At Christmas time I was in my hometown for a few days and my brother had a wonderful party. There were over 30 family members there and a few of us old folks did sit around over way too many beers and tell some stories about things that happened when we were young. The young folks listened, laughed, asked questions. It made me happy especially because the function hall where the party was held was in the very room in which my mother had worked for several years and as her children and grandchildren and great-grandchildren talked and laughed and shared their day, I could imagine her sitting in the corner smiling and enjoying every minute of it. And then I remembered that my Grandfather Valentine had once frequented the club next door, I thought maybe he lingered there, too, even though he died before I was born.

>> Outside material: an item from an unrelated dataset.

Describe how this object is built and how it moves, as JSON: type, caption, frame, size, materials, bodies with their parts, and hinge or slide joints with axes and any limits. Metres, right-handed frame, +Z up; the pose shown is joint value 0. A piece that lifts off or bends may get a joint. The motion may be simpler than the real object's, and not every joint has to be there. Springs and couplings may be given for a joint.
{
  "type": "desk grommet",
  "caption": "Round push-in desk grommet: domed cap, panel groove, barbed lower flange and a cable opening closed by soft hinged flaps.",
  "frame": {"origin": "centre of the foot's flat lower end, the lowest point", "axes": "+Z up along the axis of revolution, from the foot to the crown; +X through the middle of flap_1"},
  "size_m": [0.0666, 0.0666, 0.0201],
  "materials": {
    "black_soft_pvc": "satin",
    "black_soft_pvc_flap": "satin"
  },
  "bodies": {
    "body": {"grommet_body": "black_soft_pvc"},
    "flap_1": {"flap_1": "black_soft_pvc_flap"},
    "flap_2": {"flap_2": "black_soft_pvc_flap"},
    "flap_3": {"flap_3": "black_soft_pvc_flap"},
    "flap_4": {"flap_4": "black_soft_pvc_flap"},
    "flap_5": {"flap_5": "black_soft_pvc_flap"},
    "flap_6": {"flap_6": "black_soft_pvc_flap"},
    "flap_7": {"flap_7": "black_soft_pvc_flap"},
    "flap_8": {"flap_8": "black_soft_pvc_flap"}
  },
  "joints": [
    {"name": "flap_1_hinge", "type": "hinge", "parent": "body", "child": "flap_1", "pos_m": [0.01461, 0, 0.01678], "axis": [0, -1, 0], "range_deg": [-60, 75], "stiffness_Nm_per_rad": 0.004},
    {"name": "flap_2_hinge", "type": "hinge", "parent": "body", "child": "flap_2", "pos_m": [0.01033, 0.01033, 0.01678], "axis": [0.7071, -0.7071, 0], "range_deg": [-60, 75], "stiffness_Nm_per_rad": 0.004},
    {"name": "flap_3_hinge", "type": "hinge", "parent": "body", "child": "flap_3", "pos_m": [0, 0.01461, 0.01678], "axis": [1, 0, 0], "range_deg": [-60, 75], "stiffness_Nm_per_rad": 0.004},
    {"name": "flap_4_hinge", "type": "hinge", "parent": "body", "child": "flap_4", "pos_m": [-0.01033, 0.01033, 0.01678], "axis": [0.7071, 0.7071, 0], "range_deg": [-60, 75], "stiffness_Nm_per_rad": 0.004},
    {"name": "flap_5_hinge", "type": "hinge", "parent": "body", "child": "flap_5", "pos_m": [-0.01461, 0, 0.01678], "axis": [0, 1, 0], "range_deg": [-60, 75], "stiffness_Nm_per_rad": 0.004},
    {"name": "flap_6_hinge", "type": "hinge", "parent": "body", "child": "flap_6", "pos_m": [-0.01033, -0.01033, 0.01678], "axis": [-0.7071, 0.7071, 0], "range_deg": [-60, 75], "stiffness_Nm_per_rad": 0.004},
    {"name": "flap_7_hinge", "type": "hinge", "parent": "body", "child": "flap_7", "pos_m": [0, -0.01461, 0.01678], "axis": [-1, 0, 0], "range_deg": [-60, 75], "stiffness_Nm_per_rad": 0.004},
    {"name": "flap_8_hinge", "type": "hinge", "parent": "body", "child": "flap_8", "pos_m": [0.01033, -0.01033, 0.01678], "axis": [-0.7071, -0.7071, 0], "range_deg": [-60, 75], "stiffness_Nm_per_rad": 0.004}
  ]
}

Technology is a wonderful thing—it provides the means for us to share so much. But it is the human act of communication, of telling stories and sharing memories, that keeps us connected to those who have gone before us. My youngest siblings never knew my father's mother. It is only when I say things like “Grandma Valentine had a canary that sat in the sunshine and sang so beautifully and Grandma baked delicious bread and hung bunches of herbs in the back stairwell to dry” that they get a sense of their grandmother.

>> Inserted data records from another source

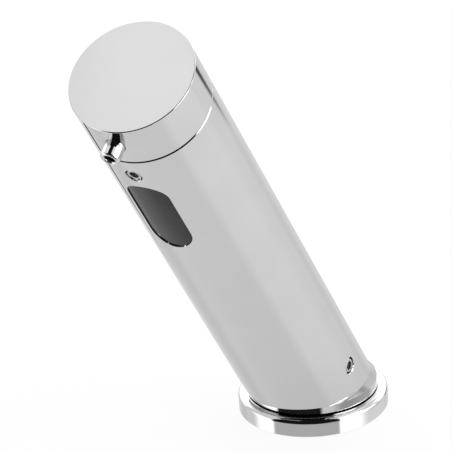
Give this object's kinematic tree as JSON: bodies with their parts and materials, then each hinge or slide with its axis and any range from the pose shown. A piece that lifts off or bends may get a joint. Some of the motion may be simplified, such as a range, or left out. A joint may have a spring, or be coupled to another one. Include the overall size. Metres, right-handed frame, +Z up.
{
  "type": "automatic soap dispenser",
  "caption": "Deck-mounted touch-free soap spout: a round foot, a straight leaning tube with a dark oval sensor window, and a lift-off head with a small nozzle.",
  "frame": {"origin": "centre of the round foot on the deck plane", "axes": "+Z up from the deck, -Y towards the user, where the tube leans; the foot lock screw is on the +X side"},
  "size_m": [0.0498, 0.1452, 0.17],
  "materials": {
    "base_flange": "polished chrome plating",
    "deck_gasket": "black rubber",
    "collar_seal": "black rubber",
    "base_core": "polished chrome plating",
    "spigot_ring_lower": "black rubber",
    "spigot_ring_upper": "black rubber",
    "inlet_union": "off-white moulded plastic",
    "inlet_ring": "black rubber",
    "soap_tube": "milky flexible tube",
    "lead_gland": "black rubber",
    "sensor_lead": "black lead jacket",
    "lead_plug": "off-white moulded plastic",
    "body_tube": "polished chrome plating",
    "sensor_window": "polished black infrared window",
    "window_gasket": "black rubber",
    "sensor_housing": "black moulded plastic",
    "housing_cover": "black moulded plastic",
    "sensor_board": "green circuit board",
    "ir_emitter": "clear violet resin",
    "ir_receiver": "black resin",
    "housing_screw_upper": "bright stainless steel",
    "housing_screw_lower": "bright stainless steel",
    "lead_socket": "black moulded plastic",
    "sensor_carrier": "off-white moulded plastic",
    "head_cap": "polished chrome plating",
    "head_ring": "black rubber",
    "nozzle": "polished chrome plating",
    "nozzle_ring": "black rubber",
    "drip_valve": "off-white moulded plastic",
    "outlet_elbow": "off-white moulded plastic",
    "elbow_ring": "black rubber",
    "head_lock_screw": "bright stainless steel",
    "foot_lock_screw": "bright stainless steel"
  },
  "bodies": {
    "base": {"base_flange": "base_flange", "deck_gasket": "deck_gasket", "collar_seal": "collar_seal", "base_core": "base_core", "spigot_ring_lower": "spigot_ring_lower", "spigot_ring_upper": "spigot_ring_upper", "inlet_union": "inlet_union", "inlet_ring": "inlet_ring", "soap_tube": "soap_tube", "lead_gland": "lead_gland", "sensor_lead": "sensor_lead", "lead_plug": "lead_plug"},
    "spout": {"body_tube": "body_tube", "sensor_window": "sensor_window", "window_gasket": "window_gasket", "sensor_housing": "sensor_housing", "housing_cover": "housing_cover", "sensor_board": "sensor_board", "ir_emitter": "ir_emitter", "ir_receiver": "ir_receiver", "housing_screw_upper": "housing_screw_upper", "housing_screw_lower": "housing_screw_lower", "lead_socket": "lead_socket", "sensor_carrier": "sensor_carrier"},
    "head": {"head_cap": "head_cap", "head_ring": "head_ring", "nozzle": "nozzle", "nozzle_ring": "nozzle_ring", "drip_valve": "drip_valve", "outlet_elbow": "outlet_elbow", "elbow_ring": "elbow_ring"},
    "head_screw": {"head_lock_screw": "head_lock_screw"},
    "foot_screw": {"foot_lock_screw": "foot_lock_screw"}
  },
  "joints": [
    {"name": "spout_lift", "type": "slide", "parent": "base", "child": "spout", "axis": [0, -0.5577, 0.83], "range_m": [0, 0.045]},
    {"name": "head_lift", "type": "slide", "parent": "spout", "child": "head", "axis": [0, -0.5577, 0.83], "range_m": [0, 0.02]},
    {"name": "head_screw_turn", "type": "hinge", "parent": "spout", "child": "head_screw", "pos_m": [0, -0.1037, 0.12918], "axis": [0, -0.83, -0.5577], "range_deg": [0, 450]},
    {"name": "foot_screw_turn", "type": "hinge", "parent": "spout", "child": "foot_screw", "pos_m": [0.0178, -0.01056, 0.02249], "axis": [1, 0, 0], "range_deg": [0, 450]}
  ]
}
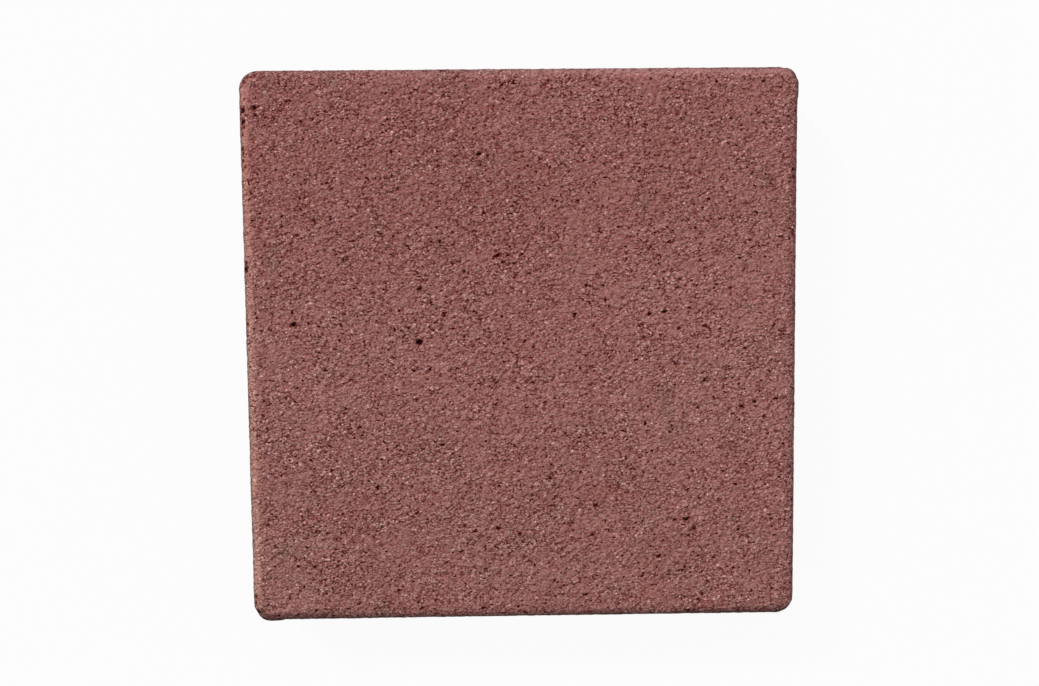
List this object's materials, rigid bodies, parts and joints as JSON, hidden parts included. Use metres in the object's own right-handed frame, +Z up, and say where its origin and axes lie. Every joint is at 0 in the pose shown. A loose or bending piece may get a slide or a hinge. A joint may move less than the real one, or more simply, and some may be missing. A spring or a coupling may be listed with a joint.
{
  "type": "concrete paving stone",
  "caption": "Square concrete paving stone with rounded corners and a rounded upper arris, laid flat to walk on.",
  "frame": {"origin": "middle of the flat bed face that the stone lies on", "axes": "+Z up out of the walking face; +X towards the right of the picture and +Y towards its top, each square to a pair of side walls"},
  "size_m": [0.2986, 0.2986, 0.038],
  "materials": {
    "red_concrete": "matt red-brown pigmented concrete with an open sandy grain"
  },
  "bodies": {
    "root": {"paving_stone": "red_concrete"}
  },
  "joints": []
}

The past is ever-present when we share our memories and this is something I find beautiful and important to knowing who we are. The other day on Facebook a second cousin of mine asked if I knew anything about where our mutual grandmother came from. So I wrote a post about how our Great-x-5-grandfather Abraham Kobel left Switzerland in 1749 to come to Pennsylvania and how he fought with Geroge Washington in the Revolution. She had no idea about that and was so delighted to read about it. We are flesh and blood but we are also memory and history. We have to take time to share. As long as there are older people who will talk to younger people the past stays alive in us. It keeps us connected. It helps us understand who we are.

Monday, March 02, 2015

Housebound and Crazy!

The past five weeks have been absolutely maddening thanks to the relentless snow. Because I live on a narrow, in-town street in Gloucester, we have to get our cars off the street when it snows and I have been parking at a friend's house because she has a large driveway. In years past, I would park there until the snow ban was lifted and then go get my car and park on the street again—not this year.

We have had a record amount of snow—over 90” in the past five weeks. My car has stayed buried in snow at my friend's house and, much as I am dying to go get it, there is no place to put it once it is dug out. Consequently, I have been fairly well stranded. Thanks to the goodness of friends, I have been well provided for—grocery delivery services and friends with cars and driveways have saved me—but this is a maddening situation.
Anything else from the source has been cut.